Real-World Use Cases

This implementation is particularly effective in the following scenarios:

1. SaaS AI Assistant Services

For SaaS services that offer different usage plans to users and bill based on token consumption, high-speed and reliable usage tracking is essential. The V2 API’s high throughput really shines in scenarios where many users are simultaneously using AI features.

2. Enterprise AI Solutions

For customized AI solutions targeting large enterprises, you often need to accurately track usage by department or use case. Using Stripe’s V2 API allows you to efficiently process large volumes of API calls while maintaining detailed usage statistics.

3. Multi-tenant AI Platforms

For platforms providing AI services to multiple companies or organizations, precise usage tracking per tenant is crucial. The V2 API’s high rate limits ensure you can scale your service while maintaining accurate usage-based billing.

Troubleshooting and Important Considerations

Authentication Token Expiration

The Meter EventStream API’s authentication tokens have a 15-minute validity period. Without proper handling of token expiration, you may encounter “authentication errors.” Consider implementing logic to refresh tokens slightly before they expire (e.g., when 5 minutes remain).

Error Handling

In high-traffic environments, temporary network errors may occur.
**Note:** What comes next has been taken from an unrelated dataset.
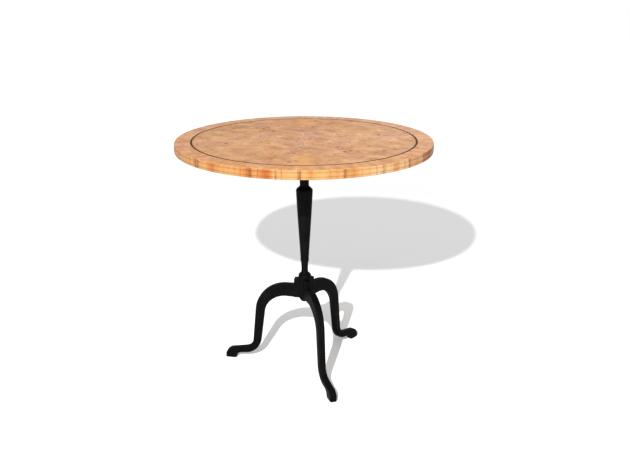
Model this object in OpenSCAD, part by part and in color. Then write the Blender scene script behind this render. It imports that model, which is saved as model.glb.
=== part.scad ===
// Round tilt top table: veneered top on a tapered iron column with three cranked legs.
// All sizes are in millimetres. +Z is up, the floor is z = 0, and the front is -Y.

/* [Overall] */
// Height from the floor to the veneer
table_h = 740; // [700:1:780]
// Diameter of the top over its moulded edge
top_d = 762; // [700:2:820]
// Thickness of the whole top
top_t = 26; // [24:1:30]
// Turn of the tripod about the column, away from the tilt axis, in degrees
tripod_turn = 18.5; // [0:0.5:30]

/* [Top] */
// Thickness of the face veneer, and of the backing veneer
veneer_t = 0.9; // [0.6:0.1:1.5]
// Width of the solid lipping round the core
lipping_w = 24; // [18:1:32]
// Distance from the edge of the top to the middle of the inlaid string
string_in = 50; // [40:1:70]
// Width of the inlaid string
string_w = 6; // [2:0.1:8]
// Depth of the inlaid string
string_depth = 2; // [1.6:0.1:3]
// Depth of the two grooves cut round the edge
groove_depth = 2.1; // [1.2:0.1:3]

/* [Tilting head] */
// Width of the head block, along the tilt axis
block_w = 150; // [130:1:170]
// Thickness of the head block
block_t = 36; // [34:1:44]
// Distance from the column to the front face of the head block
block_front = 78; // [70:1:90]
// Distance from the column back to the tilt axis
pivot_y = 70; // [60:1:80]
// Diameter of the two pivot pins
pin_d = 10; // [8:0.5:12]
// Radial clearance of each pivot pin in its bush
pin_clearance = 0.05; // [0.02:0.01:0.1]
// Outside diameter of each pivot bush
bush_d = 16; // [15:0.5:18]
// Thickness of the washers between block and bearers
washer_t = 1.5; // [1:0.1:2.5]
// Gap left between each washer and its bearer
side_gap = 0.1; // [0.05:0.05:0.5]
// Width of each bearer
bearer_w = 28; // [24:1:34]
// Depth of each bearer below the top
bearer_t = 34; // [30:1:34]
// Length of each bearer
bearer_l = 470; // [420:2:500]

/* [Slide bolt] */
// Diameter of the sliding bolt
bolt_d = 10; // [8:0.5:11]
// Radial clearance of the bolt in its keepers
bolt_clearance = 0.05; // [0.02:0.01:0.1]
// Travel of the bolt from drawn back to locked
bolt_travel = 12; // [10:0.5:13]
// Thickness of the bolt's back plate
bolt_plate_t = 2.5; // [2:0.1:3]

/* [Column] */
// Radius of the shoulder at the top of the taper
shoulder_r = 25.5; // [21:0.1:29]
// Radius of the collar at the foot of the taper
collar_r = 13; // [11.5:0.1:15]
// Radius of the neck above the shoulder
neck_r = 13.9; // [12:0.1:16]
// Diameter of the tie rod that clamps column and hub together
rod_d = 10; // [8:0.5:10]

/* [Hub and legs] */
// Radius of the hub drum
hub_r = 19.5; // [17.5:0.1:22.5]
// Height of the hub drum's lower face above the floor
hub_z = 233.3; // [228:0.1:240]
// Height of the hub drum
hub_h = 63; // [58:0.5:66]
// Width of each leg
leg_w = 21; // [17:0.5:25]
// Reach of each toe from the column's centre line
toe_r = 265; // [255:1:280]
// Depth of each leg's arm where it meets the hub
arm_depth = 42.5; // [36:0.5:44]
// Thickness of the glide under each foot
glide_t = 1; // [0.8:0.1:2.5]

/* [Hidden] */
$fn = 96;

top_r = top_d / 2;
under_z = table_h - top_t;
core_r = top_r - lipping_w;
face_z = table_h - veneer_t;
string_r = top_r - string_in;
string_in_r = string_r - string_w / 2;
string_out_r = string_r + string_w / 2;
rim_r = top_r - 1.8;

pivot_z = under_z - block_t / 2;
block_z = under_z - block_t;
round_r = block_t / 2 - 0.5;
pin_r = pin_d / 2;
bush_r = bush_d / 2;
bearer_x = block_w / 2 + washer_t + side_gap;
pin_in = 40;
screw_rows = [-170, -60, 20, 150];
screw_sink = 12;
screw_r = 2.4;

bolt_r = bolt_d / 2;
keep_t = 1.6;
bolt_z = under_z - bolt_plate_t - 2.5 - bolt_r;
bolt_nose_y = -block_front - keep_t - 3.4;
bolt_l = 67;
plate_back = bolt_nose_y - 69;
plate_front = bolt_nose_y - 3;
knob_y = bolt_nose_y - 33;
small_screw_r = 1.6;

flange_t = 6;
flange_z = block_z - flange_t;
flange_r = 48;
socket_l = 32;
flange_pcd = 72;
rod_r = rod_d / 2;
rod_bore_r = rod_r + 0.5;
rod_washer_r = 11;
nut_h = 8;
nut_r = 9.8;

hub_top = hub_z + hub_h;
arm_low = hub_z;
arm_top = hub_z + arm_depth;
cap_top = hub_top + 57.6;
taper_low = cap_top + 15;
taper_top = flange_z - 90;
clamp_t = 3;
finial_h = 10;

leg_turns = [tripod_turn - 90, tripod_turn + 30, tripod_turn + 150];
tongue_in = 10.5;
tongue_top = hub_z + 53;
shoulder_out = hub_r + 13.5;
shoulder_w = leg_w + 1.8;
shoulder_fillet = 6.5;
knee_r = 59;
knee_outer = 102;
knee_inner = 74;
ankle_r = toe_r - 63.5;
ankle_z = 74.3;
ankle_outer = 30.6;
ankle_inner = 55.6;
arm_rise = 1.2;
glide_at = toe_r - 16;
glide_r = 5.6;
arc_steps = 12;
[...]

It’s recommended to implement retry logic:

async function sendMeterEvent(stripe, eventData, retries = 3) {
  try {
    return await stripe.v2.billing.meterEventStream.create(eventData);
  } catch (error) {
    if (retries > 0 && error.type === 'api_connection_error') {
      // Wait a bit and retry on connection errors
      await new Promise(resolve => setTimeout(resolve, 500));
      return sendMeterEvent(stripe, eventData, retries - 1);
    }
    console.error('Failed to send meter event after retries:', error);
    // Additional error handling like sending to error logging service
    throw error;
  }
}

Batch Processing Optimization

When sending multiple events, batch processing is more efficient than sending individual events:

await stripe.v2.billing.meterEventStream.create({
  events: [
    {
      event_name: config.billing.meters.input,
      payload: { ... }
    },
    {
      event_name: config.billing.meters.output,
      payload: { ... }
    }
    // Up to 100 events can be sent at once
  ]
});

Conclusion and Advanced Applications

I’ve covered implementing AI usage tracking with Stripe’s V2 API, which enables sending usage data at 10x the throughput of the previous API, making it possible to operate large-scale AI services.

Building on what we’ve discussed, here are some potential next steps:

Analytics Integration: Connect Stripe usage data with data warehouses like BigQuery or Redshift for detailed usage analysis

Real-time Dashboards: Build admin dashboards to visualize AI usage in real-time

Prepaid Model Implementation: Combine with a prepaid token model, deducting from token balance as usage occurs

Multi-model Management: Create integrated systems to manage multiple AI providers (OpenAI, Anthropic, Google, etc.) and track usage and costs across models

By leveraging Stripe V2 API’s high throughput, you can manage billing for larger and more complex AI systems. This implementation is particularly valuable for services with high concurrent connections or business models requiring precise, token-level billing.

Finally, since Stripe’s V2 API is relatively new, it may continue to evolve. I recommend regularly checking Stripe’s documentation to incorporate the latest features and improvements.